DESAFIOS DEMOCRÁTICOS NA CMC
Ou convivência democrática em análise: desafios na comunicação política na Câmara de Coimbra
Entre o comando e o consenso: o papel do presidente e o valor do contraditório em debate
Com o avançar do atual mandato autárquico — e de forma particularmente notória nos dois últimos anos — tem-se vindo a acentuar um declínio na qualidade do debate político durante as sessões públicas da Câmara Municipal de Coimbra. Mais do que os conteúdos em discussão, é hoje o próprio clima relacional entre os membros do executivo que desperta inquietação pública. O que em tempos se julgou ser meras dissonâncias pontuais evoluiu, aos olhos de muitos, para um estilo de comunicação marcado por interrupções recorrentes, confrontos verbais e um progressivo esvaziamento do espírito colegial.
Entre os momentos mais observados pelos presentes nas sessões e pelos muitos cidadãos que acompanham as reuniões públicas através das transmissões em direto na página oficial do Município de Coimbra no Facebook e no respetivo canal de YouTube, destacam-se os episódios de tensão entre o presidente da autarquia, Dr. José Manuel Silva, e a vereadora Regina Bento. Interrupções frequentes, uso de linguagem agressiva e acusações verbais marcaram algumas reuniões de câmara, levantando questões sobre os limites do discurso institucional e o papel da presidência enquanto moderadora do espaço democrático local.
Embora o confronto de ideias seja natural e até desejável em democracia, o modo como se conduz esse confronto é determinante para a saúde institucional. Quando o tom sobrepõe o conteúdo e a forma esconde o respeito, importa refletir: estaremos perante o normal funcionamento da vida política democrática ou a assistir, de forma gradual, à erosão do espaço de escuta e pluralidade? A questão impõe-se à medida que certos comportamentos — como interrupções sistemáticas e acusações em tom elevado — se tornam recorrentes. Há quem defenda, como o próprio presidente José Manuel Silva já afirmou em sessão pública, que as intervenções em real time — mesmo quando interrompem o uso legítimo da palavra por parte de outros membros do executivo — conferem dinamismo ao debate. Contudo, o efeito visível é outro: mais do que vivacidade democrática, instala-se o ruído, a dispersão e, por vezes, a crispação. E com isso esvai-se a possibilidade de um diálogo sereno e construtivo, como se exige num órgão colegial de representação pública.

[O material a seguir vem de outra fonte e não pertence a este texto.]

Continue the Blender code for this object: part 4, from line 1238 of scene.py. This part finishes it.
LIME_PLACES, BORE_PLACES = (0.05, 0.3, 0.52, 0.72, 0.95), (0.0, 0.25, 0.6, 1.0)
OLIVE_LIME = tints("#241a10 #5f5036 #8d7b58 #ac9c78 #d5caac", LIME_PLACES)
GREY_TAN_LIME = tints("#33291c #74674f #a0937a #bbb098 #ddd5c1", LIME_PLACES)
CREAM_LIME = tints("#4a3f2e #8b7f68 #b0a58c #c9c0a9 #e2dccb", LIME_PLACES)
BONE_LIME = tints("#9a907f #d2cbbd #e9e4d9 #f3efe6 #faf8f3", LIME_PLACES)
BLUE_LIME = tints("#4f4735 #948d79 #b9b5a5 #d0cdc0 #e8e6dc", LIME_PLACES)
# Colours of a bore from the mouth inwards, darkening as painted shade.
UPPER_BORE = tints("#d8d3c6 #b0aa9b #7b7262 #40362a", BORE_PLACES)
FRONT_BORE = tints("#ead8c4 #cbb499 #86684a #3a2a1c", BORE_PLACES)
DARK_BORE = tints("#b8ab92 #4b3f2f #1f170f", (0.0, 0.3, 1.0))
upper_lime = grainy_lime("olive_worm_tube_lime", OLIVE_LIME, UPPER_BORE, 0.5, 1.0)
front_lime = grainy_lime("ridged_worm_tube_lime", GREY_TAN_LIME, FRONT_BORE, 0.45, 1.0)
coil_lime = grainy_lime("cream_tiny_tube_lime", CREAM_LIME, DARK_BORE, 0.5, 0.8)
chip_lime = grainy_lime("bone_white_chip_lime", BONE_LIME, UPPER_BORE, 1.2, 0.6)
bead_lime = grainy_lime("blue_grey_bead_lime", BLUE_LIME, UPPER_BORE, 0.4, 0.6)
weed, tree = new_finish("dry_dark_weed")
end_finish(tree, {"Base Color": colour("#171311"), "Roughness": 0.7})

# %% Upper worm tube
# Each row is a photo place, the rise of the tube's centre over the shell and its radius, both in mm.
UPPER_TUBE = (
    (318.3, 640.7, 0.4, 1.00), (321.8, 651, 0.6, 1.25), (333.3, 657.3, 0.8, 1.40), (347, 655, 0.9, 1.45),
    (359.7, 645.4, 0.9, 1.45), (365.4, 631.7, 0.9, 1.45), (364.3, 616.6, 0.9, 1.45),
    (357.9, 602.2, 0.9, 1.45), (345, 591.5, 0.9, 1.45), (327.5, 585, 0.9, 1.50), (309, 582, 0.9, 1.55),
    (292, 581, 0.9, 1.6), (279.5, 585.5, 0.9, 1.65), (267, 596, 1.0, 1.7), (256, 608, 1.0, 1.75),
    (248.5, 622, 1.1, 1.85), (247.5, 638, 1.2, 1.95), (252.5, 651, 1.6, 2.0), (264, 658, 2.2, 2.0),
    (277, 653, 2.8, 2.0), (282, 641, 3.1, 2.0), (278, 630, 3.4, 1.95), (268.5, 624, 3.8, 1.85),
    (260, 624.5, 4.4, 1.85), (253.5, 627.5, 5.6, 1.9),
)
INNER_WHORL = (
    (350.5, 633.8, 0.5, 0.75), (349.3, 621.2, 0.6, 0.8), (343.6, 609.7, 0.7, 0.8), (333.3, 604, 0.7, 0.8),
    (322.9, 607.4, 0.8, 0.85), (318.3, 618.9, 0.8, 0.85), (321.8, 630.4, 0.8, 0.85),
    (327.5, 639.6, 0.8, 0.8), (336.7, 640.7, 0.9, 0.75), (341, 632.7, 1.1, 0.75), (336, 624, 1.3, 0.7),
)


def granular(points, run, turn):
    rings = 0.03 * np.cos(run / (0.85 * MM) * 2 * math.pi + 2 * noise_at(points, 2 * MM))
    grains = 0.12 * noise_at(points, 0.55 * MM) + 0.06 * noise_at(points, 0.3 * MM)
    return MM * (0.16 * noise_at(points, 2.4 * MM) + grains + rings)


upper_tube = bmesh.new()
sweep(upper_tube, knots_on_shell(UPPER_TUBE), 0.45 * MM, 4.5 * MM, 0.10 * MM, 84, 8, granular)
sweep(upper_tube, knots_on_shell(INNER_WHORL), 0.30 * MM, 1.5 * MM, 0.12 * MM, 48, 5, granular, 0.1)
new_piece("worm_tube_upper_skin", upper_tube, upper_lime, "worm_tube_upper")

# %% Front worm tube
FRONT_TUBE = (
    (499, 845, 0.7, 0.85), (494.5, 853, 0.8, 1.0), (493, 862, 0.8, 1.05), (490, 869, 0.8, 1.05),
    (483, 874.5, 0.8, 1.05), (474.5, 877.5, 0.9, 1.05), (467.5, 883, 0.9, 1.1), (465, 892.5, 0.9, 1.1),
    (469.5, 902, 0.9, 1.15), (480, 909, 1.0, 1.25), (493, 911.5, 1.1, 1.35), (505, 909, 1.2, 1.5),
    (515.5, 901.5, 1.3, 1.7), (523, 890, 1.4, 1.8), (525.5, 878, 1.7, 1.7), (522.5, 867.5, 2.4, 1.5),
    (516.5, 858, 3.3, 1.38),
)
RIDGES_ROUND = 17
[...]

A perceção pública começa a dividir-se. De um lado, há quem veja nas atitudes do presidente uma expressão de firmeza política e intolerância a determinadas estratégias de oposição. Do outro, cresce a inquietação face ao que é percecionado como um padrão de comunicação agressiva, especialmente dirigido a intervenções da vereadora mencionada, o que, num quadro mais amplo, levanta discussões sobre igualdade de tratamento e respeito pelo contraditório — essenciais em qualquer órgão colegial.

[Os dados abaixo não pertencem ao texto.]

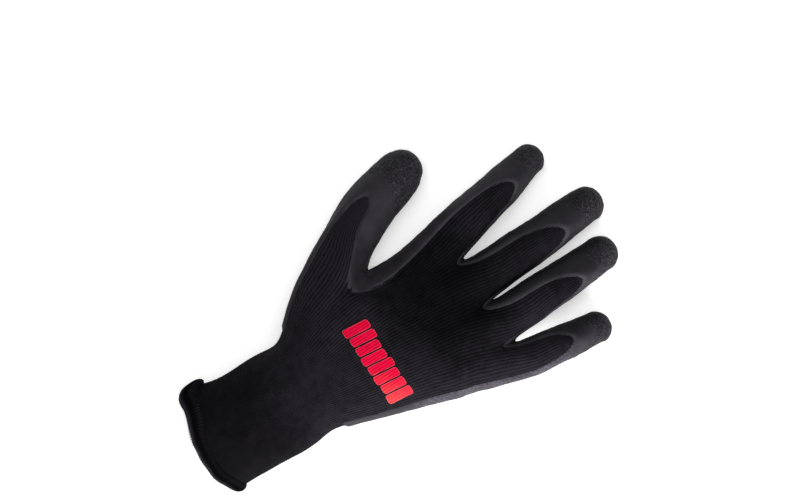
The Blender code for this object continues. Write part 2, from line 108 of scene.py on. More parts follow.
# The coat's edge, in distances from its line that are positive under the coat
COAT_LIP = (-0.0012, 0.0022)        # where the sheet starts and where it is full
COAT_SINK = 0.0005                  # how deep in the knit it starts
COAT_START = 0.0012                 # the edge above the wrist seam, and its arc
COAT_ARC = 0.0030
CRINKLED_FROM = (0.0020, 0.0070)
BACK_CRINKLED_FROM = (0.0070, 0.0160)
LATEX_CRINKLES = Swell(0.0022, 0.00016, 3.0)
WEB_SPREAD = 0.0046         # of the coat over the knit, beside this line at the thumb's web
WEB_SPREAD_LINE = ((-0.033, 0.018), (-0.060, 0.046))
WEB_SPREAD_TAPER = 0.8      # of it, lost towards the line's end
WEB_SPREAD_ENDS = (0.003, 0.013)    # distance from the line

# Where painted light makes the latex paler, on the little finger's side of the hand,
# and painted shade makes it darker, on the fingers' sides towards the thumb: the start
# and the end of each change, over the hand or in how much a face looks that way
FACING = (0.10, 0.75)
LIT_SIDE_FACING = (0.30, 0.85)
LIT_SIDE_ACROSS = (0.036, 0.043)
LIT_SIDE_FROM = (-0.010, 0.012)
LIT_SIDE_TO = (0.088, 0.104)
THUMBWARD_SHADE_ACROSS = (-0.022, -0.012)
THUMBWARD_SHADE_FROM = (0.050, 0.066)

# The hem's thread and lumps, and the print's skin
LOOP_SPACING = 0.00125
LOOP_ROOM = 0.0002          # how much a loop is larger than the hem
LOOP_SLANT = 0.22           # radians
THREAD_RADIUS = 0.00042
HEM_LUMP_SIZE = 0.007
HEM_LUMP_SHARE = 0.10       # of the hem's thickness
PRINT_LIFT = 0.00032        # of its face over the knit
PRINT_THICKNESS = 0.0004
PRINT_WALE = 0.0015
PRINT_CORNER = 0.0012       # radius at the ends of a bar
PRINT_RAGGED = 0.0017       # how much a bar's ends vary

# Shades of the black dyes, and the print's reds
KNIT_SHADES = (0.0012, 0.0150)      # groove and crest
THREAD_SHADES = (0.0014, 0.0105)
# painted highlight along the hem's outer edge
THREAD_HIGHLIGHT = 0.055
LATEX_SHADES = (0.010, 0.017)
# crinkled latex, dark in the pits and light on the ridges: painted shade in the pits, over the
# latex's own dark grey
CRINKLE_SHADES = (0.0035, 0.0330)
LATEX_RIM = 0.032
LATEX_SOAKED = 0.002
RED = (0.60, 0.0015, 0.034, 1.0)
FADED_RED = (0.66, 0.046, 0.044, 1.0)
WORN_RED = (0.085, 0.003, 0.006, 1.0)
RIM_RED = (0.36, 0.20, 0.24, 1.0)
PALE = (0.93, 0.93, 0.93, 1.0)
WHITE = (1.0, 1.0, 1.0, 1.0)

# Camera: straight down, turned so that the hand points up and to the right
CAMERA_DISTANCE = 6.0
VIEW_WIDTH = 0.421          # what the picture's width takes in at that distance
VIEW_HEIGHT = 0.012         # height over the floor that the distance is measured from
VIEW_CENTRE = (-0.0328, 0.0490)
VIEW_TURN = 57.0            # degrees
SENSOR = 0.036

# Studio
Lamp = namedtuple("Lamp", "name spot size power")
LAMPS = (
    Lamp("little_side_lamp", (0.85, -0.05, 0.34), 0.6, 16.0),
    Lamp("thumb_side_lamp", (-0.75, 0.35, 0.45), 0.6, 1.0),
    Lamp("top_lamp", (-0.20, 0.10, 1.20), 0.8, 7.0),
)
LAMP_AIM = (0.0, 0.03, 0.0)
SURROUND_STRENGTH = 0.33
FLOOR_SIZE = 6.0
FLOOR_DROP = 0.0003         # under the glove
FLOOR_GLOW = 0.42


def between(low, high, share):
    return low + (high - low) * share


def smoothstep(low, high, value):
    share = np.clip((value - low) / (high - low), 0.0, 1.0)
    return share * share * (3.0 - 2.0 * share)


def add_camera():
    camera = bpy.data.objects.new("camera", bpy.data.cameras.new("camera"))
    bpy.context.scene.collection.objects.link(camera)
    camera.data.sensor_width = SENSOR * 1000.0
    camera.data.lens = SENSOR * 1000.0 * CAMERA_DISTANCE / VIEW_WIDTH
    camera.location = (*VIEW_CENTRE, CAMERA_DISTANCE + VIEW_HEIGHT)
    camera.rotation_euler = (0.0, 0.0, math.radians(VIEW_TURN))
    bpy.context.scene.camera = camera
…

Este cenário não é exclusivo de Coimbra, refletindo um fenómeno mais vasto na política contemporânea: a personalização do discurso, o desgaste do diálogo institucional e a tendência para posicionamentos de confronto direto em detrimento da construção coletiva. Cabe, por isso, a todos os atores políticos — independentemente do seu lugar na hierarquia — refletirem sobre o impacto da sua linguagem e a imagem que projetam da democracia local.
A Câmara Municipal não é apenas o centro das decisões administrativas, mas também um espelho da cultura democrática da cidade. O modo como os seus membros comunicam entre si tem um efeito direto na confiança dos cidadãos e no respeito pelas instituições. Moderação, escuta ativa e contenção retórica não são sinais de fraqueza, mas ferramentas fundamentais para a convivência democrática num tempo cada vez mais polarizado.

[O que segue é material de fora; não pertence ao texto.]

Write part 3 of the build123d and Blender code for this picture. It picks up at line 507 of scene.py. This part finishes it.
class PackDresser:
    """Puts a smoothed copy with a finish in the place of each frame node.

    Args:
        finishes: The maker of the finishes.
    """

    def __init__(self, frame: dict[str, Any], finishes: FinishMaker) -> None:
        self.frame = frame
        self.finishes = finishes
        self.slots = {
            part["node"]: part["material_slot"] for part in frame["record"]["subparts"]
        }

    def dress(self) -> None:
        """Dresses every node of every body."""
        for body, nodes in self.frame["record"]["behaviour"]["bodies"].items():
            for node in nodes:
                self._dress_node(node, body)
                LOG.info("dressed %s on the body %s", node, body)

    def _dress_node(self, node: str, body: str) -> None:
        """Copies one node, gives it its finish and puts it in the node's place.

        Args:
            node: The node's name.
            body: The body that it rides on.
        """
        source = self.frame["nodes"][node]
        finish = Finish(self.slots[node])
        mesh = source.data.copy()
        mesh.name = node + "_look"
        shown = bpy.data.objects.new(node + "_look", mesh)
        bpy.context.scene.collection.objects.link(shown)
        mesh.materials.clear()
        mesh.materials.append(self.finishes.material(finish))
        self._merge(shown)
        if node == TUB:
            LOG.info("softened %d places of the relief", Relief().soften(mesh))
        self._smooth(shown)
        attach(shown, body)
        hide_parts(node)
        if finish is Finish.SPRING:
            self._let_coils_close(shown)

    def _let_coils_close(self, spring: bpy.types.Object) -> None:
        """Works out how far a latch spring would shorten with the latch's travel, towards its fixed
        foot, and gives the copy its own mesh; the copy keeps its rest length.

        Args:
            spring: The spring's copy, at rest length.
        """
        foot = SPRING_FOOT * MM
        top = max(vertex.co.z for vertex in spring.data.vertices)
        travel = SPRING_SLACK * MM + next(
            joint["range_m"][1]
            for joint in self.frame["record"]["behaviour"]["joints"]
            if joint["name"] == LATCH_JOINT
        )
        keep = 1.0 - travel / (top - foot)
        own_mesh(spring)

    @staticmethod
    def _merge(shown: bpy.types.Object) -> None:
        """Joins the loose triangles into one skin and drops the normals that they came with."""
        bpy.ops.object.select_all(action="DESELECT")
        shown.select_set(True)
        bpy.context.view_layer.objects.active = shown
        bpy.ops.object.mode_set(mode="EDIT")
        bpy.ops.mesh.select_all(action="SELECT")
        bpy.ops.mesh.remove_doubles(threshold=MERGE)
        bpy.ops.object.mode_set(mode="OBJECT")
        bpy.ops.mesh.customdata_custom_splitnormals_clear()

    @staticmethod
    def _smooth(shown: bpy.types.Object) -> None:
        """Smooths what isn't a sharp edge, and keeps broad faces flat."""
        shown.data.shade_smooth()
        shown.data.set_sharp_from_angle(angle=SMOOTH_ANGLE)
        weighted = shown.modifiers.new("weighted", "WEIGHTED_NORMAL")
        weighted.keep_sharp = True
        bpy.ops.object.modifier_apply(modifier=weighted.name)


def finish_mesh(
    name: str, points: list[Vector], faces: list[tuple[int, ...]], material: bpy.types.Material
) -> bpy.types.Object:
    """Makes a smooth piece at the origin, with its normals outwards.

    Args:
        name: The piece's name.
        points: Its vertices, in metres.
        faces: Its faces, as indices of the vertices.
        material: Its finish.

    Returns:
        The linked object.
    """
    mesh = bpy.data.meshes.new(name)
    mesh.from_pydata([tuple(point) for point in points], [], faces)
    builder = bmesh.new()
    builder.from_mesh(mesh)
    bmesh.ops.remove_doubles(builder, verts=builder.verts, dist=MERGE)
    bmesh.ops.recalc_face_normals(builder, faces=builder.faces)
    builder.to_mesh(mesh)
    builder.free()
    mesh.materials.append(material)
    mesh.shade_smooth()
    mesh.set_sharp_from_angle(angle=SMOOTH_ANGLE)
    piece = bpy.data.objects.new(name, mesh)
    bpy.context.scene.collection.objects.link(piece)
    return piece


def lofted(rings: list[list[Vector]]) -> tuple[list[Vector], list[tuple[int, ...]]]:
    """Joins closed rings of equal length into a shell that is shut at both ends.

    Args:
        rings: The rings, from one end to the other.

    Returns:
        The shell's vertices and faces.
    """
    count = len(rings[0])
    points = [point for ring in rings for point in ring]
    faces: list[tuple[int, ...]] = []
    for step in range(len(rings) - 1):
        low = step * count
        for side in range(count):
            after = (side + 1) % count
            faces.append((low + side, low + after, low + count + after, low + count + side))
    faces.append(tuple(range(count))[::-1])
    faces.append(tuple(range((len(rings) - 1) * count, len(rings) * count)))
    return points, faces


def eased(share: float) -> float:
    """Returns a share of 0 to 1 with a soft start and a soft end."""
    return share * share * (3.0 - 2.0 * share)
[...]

Coimbra merece um executivo que respeite as suas instituições, os seus eleitos e o espírito democrático. A cidade e os seus cidadãos não podem assistir, em silêncio, à degradação do debate político e ao uso do poder para descredibilizar quem ousa pensar de forma diferente.
Sugiro a colocação deste cartaz à entrada das salas onde decorrem as reuniões das Câmaras Municipais por esse Portugal Autárquico fora, como lembrete visual e pedagógico dos princípios de convivência num espaço verdadeiramente democrático.
Termino esta ideia, com a seguinte afirmação: "Num tempo em que o ruído ameaça substituir o debate, urge lembrar que democracia não é quem fala mais alto — é quem ouve melhor."
Daniela Sousa - Cidadã atenta à vida pública e à saúde democrática que se vive, em Portugal, na generalidade, e à realidade autárquica de Coimbra em particular.